Reconciliation with Her Mother, and Accepting Nourishment

Gina Kim, who studied video art at CalArts in Los Angeles, is a feminist video artist. While she later discovered that other feminist artists also documented their lives through video diaries, when she first stood in front of the camera, she had no intention of turning it into an artwork or showing it to anyone. She filmed a video diary solely for herself over the course of six years. Later, she edited approximately 2 years and 8 months of footage—centered around a unifying theme—into the 157-minute film Gina Kim’s Video Diary. The work is divided into seven chronological chapters: “Leaving Home,” “Morning Becomes Eclectic,” “Mother’s Wedding Dress,” “Naked Appetite,” “Mirror,” “Mother’s Song,” and “White Laundry.” Alongside the theme of “anorexia,” the other major axis of the film is her relationship with her mother.

“I never realized how hard it is to feed, wash, clothe, and nurture a single person into the world. And yet—how did my mother ever manage to gut a mackerel?”

Amid a tangled family history and mixed feelings of love and resentment, Gina begins to sift through memories of her mother. While unpacking after arriving in the U.S., she finds an old English-learning cassette tape from her mother. It begins with textbook English phrases, but then transitions into a Rachmaninoff melody, over which the voice of her young mother speaks: “Gina, time for yum-yum. Yum-yum. Look at Gina’s belly button. She cried so hard her belly button popped out.” The ordinary, loving tone of a mother speaking to her baby—set against footage of the adult Gina’s bare stomach—brings an unexpected emotional weight. These forgotten words of her mother strike a deep chord with Gina’s situation at twenty-five.

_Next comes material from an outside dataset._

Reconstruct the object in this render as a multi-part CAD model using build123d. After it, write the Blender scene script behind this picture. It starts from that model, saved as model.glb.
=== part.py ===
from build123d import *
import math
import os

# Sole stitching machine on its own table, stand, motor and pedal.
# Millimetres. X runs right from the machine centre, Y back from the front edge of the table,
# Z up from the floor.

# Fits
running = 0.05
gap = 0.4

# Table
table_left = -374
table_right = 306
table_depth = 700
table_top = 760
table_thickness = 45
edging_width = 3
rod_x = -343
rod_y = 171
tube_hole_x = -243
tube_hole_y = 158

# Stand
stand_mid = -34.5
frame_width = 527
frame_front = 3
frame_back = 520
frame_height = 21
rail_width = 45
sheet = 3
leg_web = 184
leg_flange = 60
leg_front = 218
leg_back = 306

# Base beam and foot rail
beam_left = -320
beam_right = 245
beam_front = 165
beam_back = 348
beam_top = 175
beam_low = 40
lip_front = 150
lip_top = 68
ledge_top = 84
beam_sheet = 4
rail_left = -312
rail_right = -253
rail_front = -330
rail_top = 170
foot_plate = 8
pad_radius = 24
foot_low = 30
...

After hanging her grandmother’s tattered old clothes out in the sun, Gina finally steps outside—for the first time in the entire 157-minute film. Until that point, sunlight had only danced in grid patterns across her floor; now it stretches boundlessly beyond the confines of her home. The film concludes at this hard-won threshold with the aphorism:

“As long as I live, there is hope. As long as there is flesh, there is hope. My flesh, my life.” (** In Korean, 살다 (to live) and (flesh) share the same linguistic root, collapsing life and embodiment into a single condition of hope.)

Having completely overcome her anorexia through six years of filming her video diary, director Gina Kim continues to record video diaries to this day. But unlike before, the subject is no longer just herself—it now revolves around a matrilineal history that includes her grandmother, her mother, and herself. Now much more grounded in everyday life, she approaches her work with clear direction. Simultaneously, she is also preparing a feature-length fiction film titled Invisible Light.

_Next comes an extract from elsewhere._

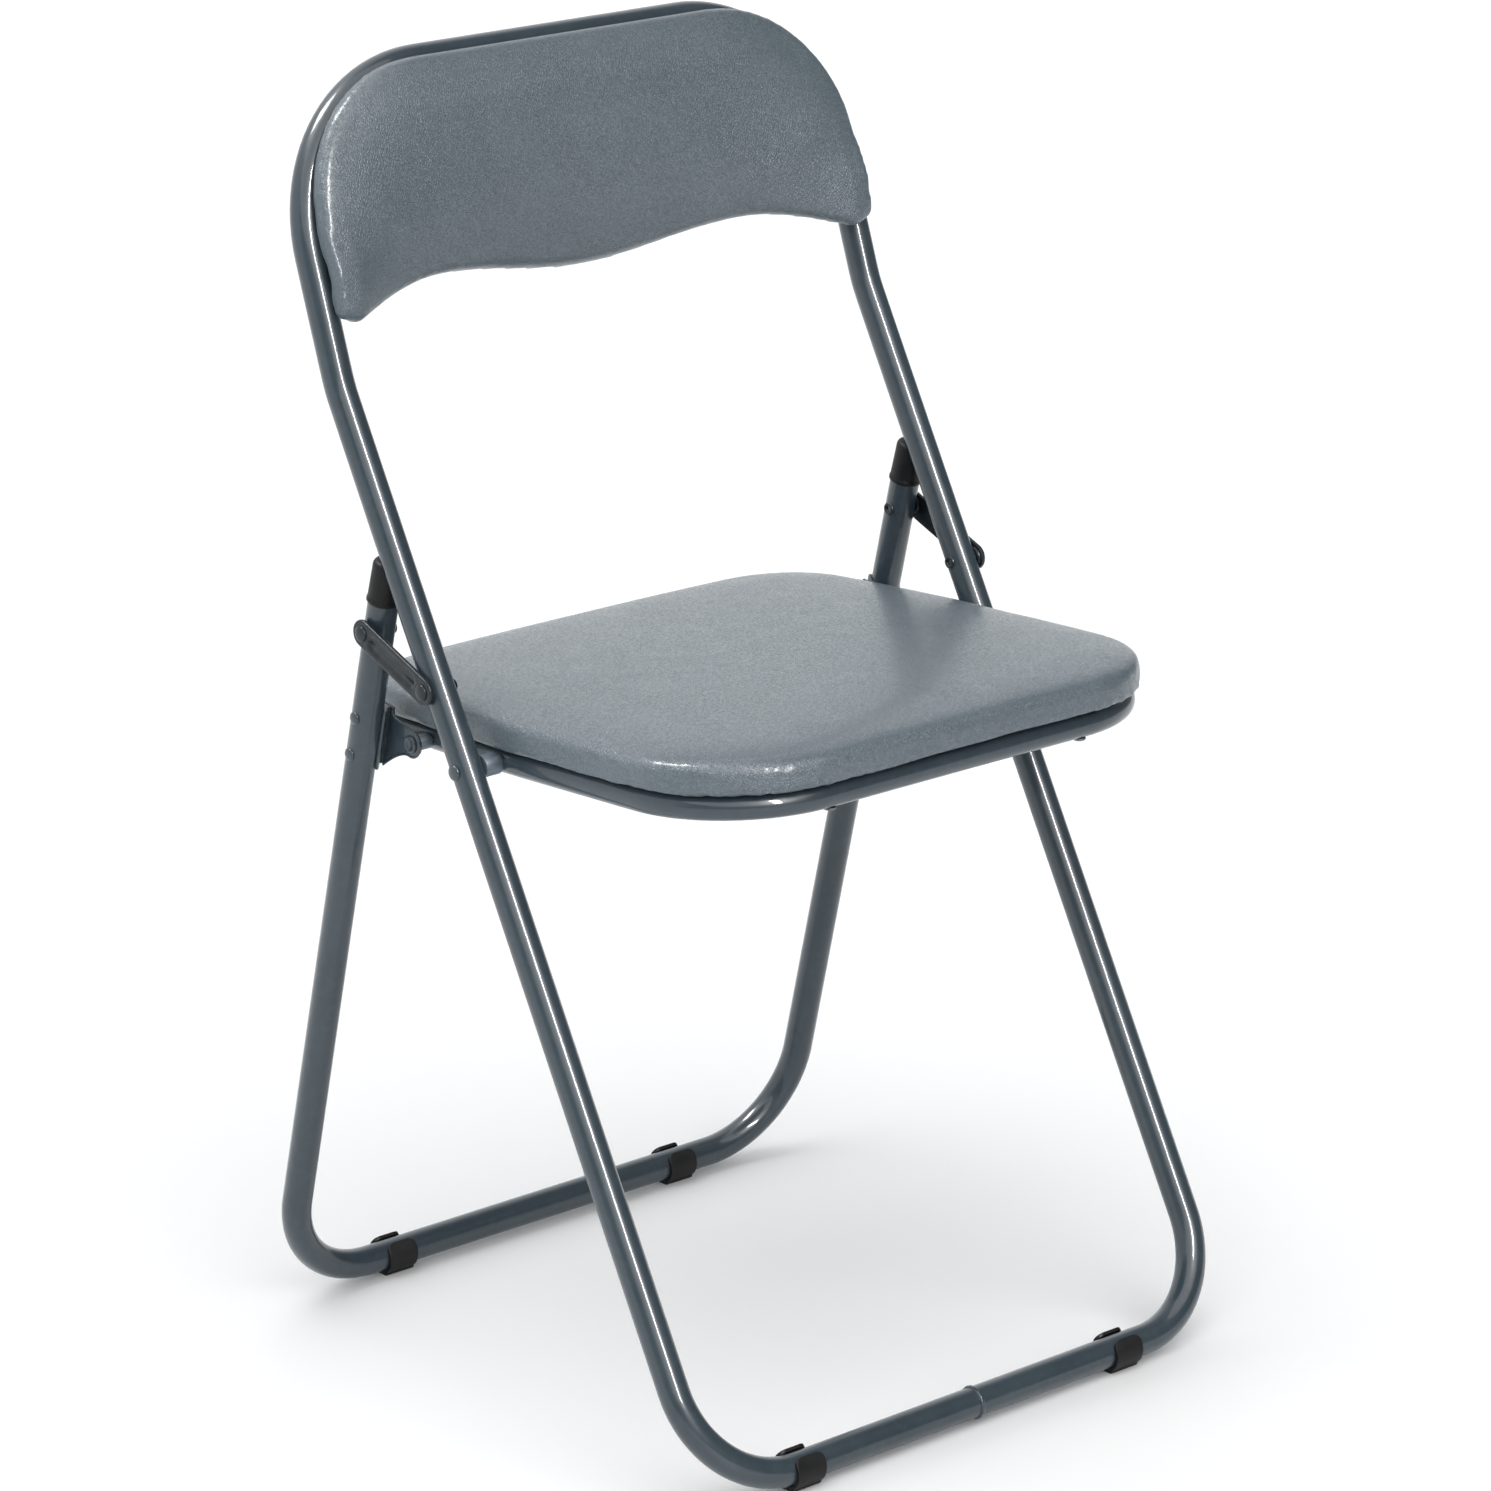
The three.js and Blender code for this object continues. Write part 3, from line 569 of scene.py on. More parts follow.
def fibreboard():
    n = surface("dark_fibreboard")
    fibres = n.noise(240, 6, 0.7, (1, 0.35, 1))
    colour = n.mix(n.ramp(fibres, 0.35, 0.65), srgb(38, 39, 41), srgb(56, 57, 59))
    flecks = n.ramp(n.noise(900, 3), 0.66, 0.72)
    colour = n.mix(n.math("MULTIPLY", flecks, 0.4), colour, srgb(84, 84, 84))
    rough = n.ramp(fibres, 0.3, 0.7, 0.7, 0.85)
    return n.finish(colour, rough, Normal=n.bump(fibres, 0.0002, 0.5))


MATERIALS = {
    "powder_coat": powder_coat("powder_coat_slate", (47, 60, 68), (54, 67, 75), 0.6, 1.4),
    "vinyl": vinyl(),
    "black_plastic": black_plastic(),
    "zinc": zinc(),
    "board": fibreboard(),
}
# Painted shade: a darker copy of the slate powder coat, for the link arms and their rivets, which
# face the dim side and get their darkness painted into the colour.
SHADED_COAT = powder_coat("powder_coat_painted_shade", (27, 33, 38), (33, 40, 45), 0.15, 1.33)


def place(obj, body, slot, *nodes):
    """Gives a finished piece its material and its body, and hides the CAD parts it stands for."""
    obj.data.materials.clear()
    obj.data.materials.append(MATERIALS[slot])
    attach(obj, body)
    if nodes:
        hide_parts(*nodes)


# ------------------------------------------------------------------ frame tubes
KNEE_TURN = FRONT_LEAN - BACK_LEAN
TOP_BAR = at(0, -BACK_HEIGHT * math.sin(KNEE_TURN), FRONT_LEG + BACK_HEIGHT * math.cos(KNEE_TURN))


def front_loop():
    half = [
        (at(HALF_SPAN, 0, 0), FRONT_CORNER_R),
        (at(HALF_SPAN, 0, FRONT_LEG), KNEE_R),
        (at(HALF_SPAN, TOP_BAR.y, TOP_BAR.z), TOP_CORNER_R),
    ]
    mirrored = [(at(-p.x, p.y, p.z), r) for p, r in reversed(half)]
    return bent_path([(at(SEAM / 2, 0, 0), 0)] + half + mirrored + [(at(-SEAM / 2, 0, 0), 0)])


def rear_loop():
    return bent_path(
        [
            (at(HALF_SPAN, 0, REAR_TUBE_END), 0),
            (at(HALF_SPAN, 0, 0), REAR_CORNER_R),
            (at(-HALF_SPAN, 0, 0), REAR_CORNER_R),
            (at(-HALF_SPAN, 0, REAR_TUBE_END), 0),
        ]
    )


def seat_corners(inset):
    half = [
        (at(SEAT_HALF_WIDTH - inset, SEAT_FRONT + inset, 0), SEAT_FRONT_R - inset),
        (at(SEAT_HALF_WIDTH - inset, 0, 0), SEAT_SIDE_R),
        (at(SEAT_REAR_HALF_WIDTH - inset, SEAT_REAR - inset, 0), SEAT_REAR_R - inset),
    ]
    return half + [(at(-p.x, p.y, 0), r) for p, r in reversed(half)]


def seat_ring():
    corners = seat_corners(SEAT_TUBE_INSET)
    rear = SEAT_REAR - SEAT_TUBE_INSET
    order = corners[3:] + corners[:3]
    return bent_path([(at(-SEAM / 2, rear, 0), 0)] + order + [(at(SEAM / 2, rear, 0), 0)])


for name, path, radius, local, body, node in (
    ("front_loop_tube", front_loop(), TUBE_R, FRONT, "front_frame", "front_frame_tube"),
    ("rear_loop_tube", rear_loop(), TUBE_R, REAR, "rear_frame", "rear_frame_tube"),
    ("seat_ring_tube", seat_ring(), SEAT_TUBE_R, SEAT, "seat", "seat_frame_tube"),
):
    place(sweep(name, path, radius, local, wall=WALL), body, "powder_coat", node)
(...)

What is the story she wants to tell as a feminist? It is, in fact, a story about the belly. While discussions of female desire often begin with sexuality, Gina focuses on appetite—the stomach that accepts nourishment and embodies motherhood, the womb as origin, and the belly button as the sole remaining trace of connection to another being. Through the belly, she explores female desire from a navel-centered discourse rather than a phallocentric one.

Through filming her video diaries, Gina performed a private ritual. As she describes it, the work is “a collection of all kinds of ceremonies,” and at the same time, a highly unusual form of daily documentation. In many ways, Gina Kim’s Video Diary doesn’t feel like a documentary at all. By capturing a profound dialogue between herself and the camera, the film boldly challenges and paradoxically reaffirms the conventional notion that a documentary must represent unadulterated daily life.

Gina Kim’s Video Diary was screened in the Video Diary section of the Jeonju International Film Festival.